**Task requirements**: Retype everything from the line that contains "What bpy script" down to the line that contains "LENGTH = 0.088", inclusive, without altering or adding anything.

++++

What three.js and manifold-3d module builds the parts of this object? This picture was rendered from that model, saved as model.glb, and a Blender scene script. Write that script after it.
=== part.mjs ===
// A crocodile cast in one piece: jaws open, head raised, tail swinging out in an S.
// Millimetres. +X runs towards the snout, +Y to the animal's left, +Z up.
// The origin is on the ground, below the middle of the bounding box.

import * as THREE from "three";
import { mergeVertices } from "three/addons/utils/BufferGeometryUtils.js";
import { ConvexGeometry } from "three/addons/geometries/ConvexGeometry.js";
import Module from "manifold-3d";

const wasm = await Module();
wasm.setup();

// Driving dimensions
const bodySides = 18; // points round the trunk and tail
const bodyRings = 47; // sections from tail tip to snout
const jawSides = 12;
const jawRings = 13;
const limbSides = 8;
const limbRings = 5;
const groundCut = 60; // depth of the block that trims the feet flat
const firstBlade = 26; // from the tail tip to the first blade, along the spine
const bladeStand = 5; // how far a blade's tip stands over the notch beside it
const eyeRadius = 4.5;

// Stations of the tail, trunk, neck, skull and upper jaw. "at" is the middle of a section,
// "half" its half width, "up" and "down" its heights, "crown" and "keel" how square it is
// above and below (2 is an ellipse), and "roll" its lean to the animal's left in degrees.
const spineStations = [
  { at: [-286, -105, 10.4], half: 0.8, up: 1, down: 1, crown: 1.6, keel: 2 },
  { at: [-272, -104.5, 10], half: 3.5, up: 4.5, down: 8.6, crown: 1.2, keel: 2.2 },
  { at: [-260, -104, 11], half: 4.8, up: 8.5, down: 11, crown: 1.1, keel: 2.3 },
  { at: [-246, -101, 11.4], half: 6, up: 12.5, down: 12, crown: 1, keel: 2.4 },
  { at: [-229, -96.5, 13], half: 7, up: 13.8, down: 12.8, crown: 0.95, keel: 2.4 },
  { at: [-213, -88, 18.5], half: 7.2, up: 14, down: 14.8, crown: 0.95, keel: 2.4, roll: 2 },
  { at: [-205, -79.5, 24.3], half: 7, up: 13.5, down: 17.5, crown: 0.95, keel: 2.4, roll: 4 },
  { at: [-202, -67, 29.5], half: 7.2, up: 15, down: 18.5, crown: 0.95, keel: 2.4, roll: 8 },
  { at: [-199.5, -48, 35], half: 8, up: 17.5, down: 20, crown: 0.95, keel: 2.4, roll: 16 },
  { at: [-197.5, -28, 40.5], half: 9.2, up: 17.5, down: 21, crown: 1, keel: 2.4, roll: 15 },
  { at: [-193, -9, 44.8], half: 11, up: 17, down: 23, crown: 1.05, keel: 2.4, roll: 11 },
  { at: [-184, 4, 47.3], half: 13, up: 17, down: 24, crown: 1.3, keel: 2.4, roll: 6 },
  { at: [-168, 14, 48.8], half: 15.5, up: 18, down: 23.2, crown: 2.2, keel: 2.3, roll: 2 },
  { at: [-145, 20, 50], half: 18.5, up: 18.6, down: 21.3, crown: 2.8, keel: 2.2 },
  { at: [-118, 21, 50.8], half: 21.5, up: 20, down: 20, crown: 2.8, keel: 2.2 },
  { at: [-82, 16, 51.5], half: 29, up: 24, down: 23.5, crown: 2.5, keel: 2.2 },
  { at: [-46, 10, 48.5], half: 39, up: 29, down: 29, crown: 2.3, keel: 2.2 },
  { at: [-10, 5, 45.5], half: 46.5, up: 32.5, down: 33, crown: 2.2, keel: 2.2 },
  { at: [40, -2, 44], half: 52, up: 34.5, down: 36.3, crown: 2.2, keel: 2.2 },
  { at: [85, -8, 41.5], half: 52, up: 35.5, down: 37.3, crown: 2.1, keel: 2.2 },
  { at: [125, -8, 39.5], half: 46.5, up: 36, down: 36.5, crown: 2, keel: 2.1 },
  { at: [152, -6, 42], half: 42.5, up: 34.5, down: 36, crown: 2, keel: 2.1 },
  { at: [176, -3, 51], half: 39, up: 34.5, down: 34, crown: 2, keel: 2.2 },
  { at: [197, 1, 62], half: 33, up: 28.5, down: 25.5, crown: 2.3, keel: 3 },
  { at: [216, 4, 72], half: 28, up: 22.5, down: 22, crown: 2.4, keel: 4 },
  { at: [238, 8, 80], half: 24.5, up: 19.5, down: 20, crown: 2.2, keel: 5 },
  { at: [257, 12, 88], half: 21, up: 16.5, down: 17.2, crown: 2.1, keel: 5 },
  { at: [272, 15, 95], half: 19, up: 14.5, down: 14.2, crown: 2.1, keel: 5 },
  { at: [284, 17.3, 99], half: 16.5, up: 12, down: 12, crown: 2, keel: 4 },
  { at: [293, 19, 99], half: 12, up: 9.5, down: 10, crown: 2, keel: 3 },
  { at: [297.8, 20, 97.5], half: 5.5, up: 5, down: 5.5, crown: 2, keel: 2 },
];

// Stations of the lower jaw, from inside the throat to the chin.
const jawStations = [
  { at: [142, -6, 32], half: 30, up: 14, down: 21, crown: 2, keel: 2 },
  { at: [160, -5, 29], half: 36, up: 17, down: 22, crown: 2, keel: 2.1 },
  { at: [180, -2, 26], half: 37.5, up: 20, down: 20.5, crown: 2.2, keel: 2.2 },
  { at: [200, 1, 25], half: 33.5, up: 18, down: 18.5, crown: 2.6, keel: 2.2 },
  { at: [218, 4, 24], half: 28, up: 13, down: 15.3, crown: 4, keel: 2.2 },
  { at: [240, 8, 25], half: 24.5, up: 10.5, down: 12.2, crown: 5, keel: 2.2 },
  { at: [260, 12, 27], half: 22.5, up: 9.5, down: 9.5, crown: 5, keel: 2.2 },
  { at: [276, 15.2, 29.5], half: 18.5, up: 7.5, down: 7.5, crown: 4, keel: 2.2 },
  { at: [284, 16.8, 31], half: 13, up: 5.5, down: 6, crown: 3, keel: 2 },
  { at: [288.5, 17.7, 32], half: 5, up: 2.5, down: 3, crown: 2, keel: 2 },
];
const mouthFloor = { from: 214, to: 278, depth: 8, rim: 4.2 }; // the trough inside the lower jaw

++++

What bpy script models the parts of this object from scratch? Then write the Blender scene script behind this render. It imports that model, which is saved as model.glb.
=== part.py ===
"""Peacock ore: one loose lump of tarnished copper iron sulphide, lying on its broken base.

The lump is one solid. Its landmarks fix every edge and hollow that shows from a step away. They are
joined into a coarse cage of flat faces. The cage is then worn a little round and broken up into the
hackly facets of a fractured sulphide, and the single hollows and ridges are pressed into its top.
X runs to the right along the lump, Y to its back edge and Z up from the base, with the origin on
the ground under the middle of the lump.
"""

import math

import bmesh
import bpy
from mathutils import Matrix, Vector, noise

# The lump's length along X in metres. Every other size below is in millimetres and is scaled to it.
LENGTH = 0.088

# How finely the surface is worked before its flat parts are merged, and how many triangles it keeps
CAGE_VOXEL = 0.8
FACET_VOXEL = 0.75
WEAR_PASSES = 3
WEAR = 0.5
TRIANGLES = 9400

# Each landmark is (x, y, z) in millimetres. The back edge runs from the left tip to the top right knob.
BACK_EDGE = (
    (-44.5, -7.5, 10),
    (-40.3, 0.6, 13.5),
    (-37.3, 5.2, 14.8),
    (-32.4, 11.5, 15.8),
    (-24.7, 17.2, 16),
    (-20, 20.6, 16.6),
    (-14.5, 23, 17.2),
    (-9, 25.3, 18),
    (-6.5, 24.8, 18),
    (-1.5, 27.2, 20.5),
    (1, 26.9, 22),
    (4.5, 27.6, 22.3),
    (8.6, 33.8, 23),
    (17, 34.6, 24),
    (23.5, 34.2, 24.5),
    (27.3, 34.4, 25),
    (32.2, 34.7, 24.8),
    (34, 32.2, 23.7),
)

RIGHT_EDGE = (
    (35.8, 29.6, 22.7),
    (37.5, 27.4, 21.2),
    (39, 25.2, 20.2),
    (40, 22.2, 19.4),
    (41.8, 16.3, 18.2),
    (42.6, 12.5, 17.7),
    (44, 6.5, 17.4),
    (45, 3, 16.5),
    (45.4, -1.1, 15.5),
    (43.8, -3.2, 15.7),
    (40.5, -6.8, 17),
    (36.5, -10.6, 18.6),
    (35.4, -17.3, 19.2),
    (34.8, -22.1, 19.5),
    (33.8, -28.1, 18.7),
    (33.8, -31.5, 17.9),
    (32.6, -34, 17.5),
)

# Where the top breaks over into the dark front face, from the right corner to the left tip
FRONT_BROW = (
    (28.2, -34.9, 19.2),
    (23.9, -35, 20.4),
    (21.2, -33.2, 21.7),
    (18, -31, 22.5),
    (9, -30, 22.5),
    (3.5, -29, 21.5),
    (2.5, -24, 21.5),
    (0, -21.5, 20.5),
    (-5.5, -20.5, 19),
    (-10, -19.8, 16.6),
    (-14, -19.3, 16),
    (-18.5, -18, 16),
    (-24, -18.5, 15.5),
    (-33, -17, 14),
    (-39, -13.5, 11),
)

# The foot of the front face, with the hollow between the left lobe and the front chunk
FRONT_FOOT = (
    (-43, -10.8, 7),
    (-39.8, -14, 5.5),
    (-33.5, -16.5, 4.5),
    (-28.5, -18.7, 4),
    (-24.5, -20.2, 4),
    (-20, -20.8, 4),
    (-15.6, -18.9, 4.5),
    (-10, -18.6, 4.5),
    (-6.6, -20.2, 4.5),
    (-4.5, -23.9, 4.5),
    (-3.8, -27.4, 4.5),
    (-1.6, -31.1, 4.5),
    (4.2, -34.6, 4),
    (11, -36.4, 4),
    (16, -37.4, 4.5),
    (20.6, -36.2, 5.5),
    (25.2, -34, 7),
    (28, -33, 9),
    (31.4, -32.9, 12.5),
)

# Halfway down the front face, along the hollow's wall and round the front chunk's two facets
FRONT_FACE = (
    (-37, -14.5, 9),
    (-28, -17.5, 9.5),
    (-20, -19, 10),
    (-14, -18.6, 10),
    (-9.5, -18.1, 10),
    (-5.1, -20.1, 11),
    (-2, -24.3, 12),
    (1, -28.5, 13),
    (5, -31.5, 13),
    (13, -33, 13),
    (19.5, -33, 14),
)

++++

**Reply**:
What bpy script models the parts of this object from scratch? Then write the Blender scene script behind this render. It imports that model, which is saved as model.glb.
=== part.py ===
"""Peacock ore: one loose lump of tarnished copper iron sulphide, lying on its broken base.

The lump is one solid. Its landmarks fix every edge and hollow that shows from a step away. They are
joined into a coarse cage of flat faces. The cage is then worn a little round and broken up into the
hackly facets of a fractured sulphide, and the single hollows and ridges are pressed into its top.
X runs to the right along the lump, Y to its back edge and Z up from the base, with the origin on
the ground under the middle of the lump.
"""

import math

import bmesh
import bpy
from mathutils import Matrix, Vector, noise

# The lump's length along X in metres. Every other size below is in millimetres and is scaled to it.
LENGTH = 0.088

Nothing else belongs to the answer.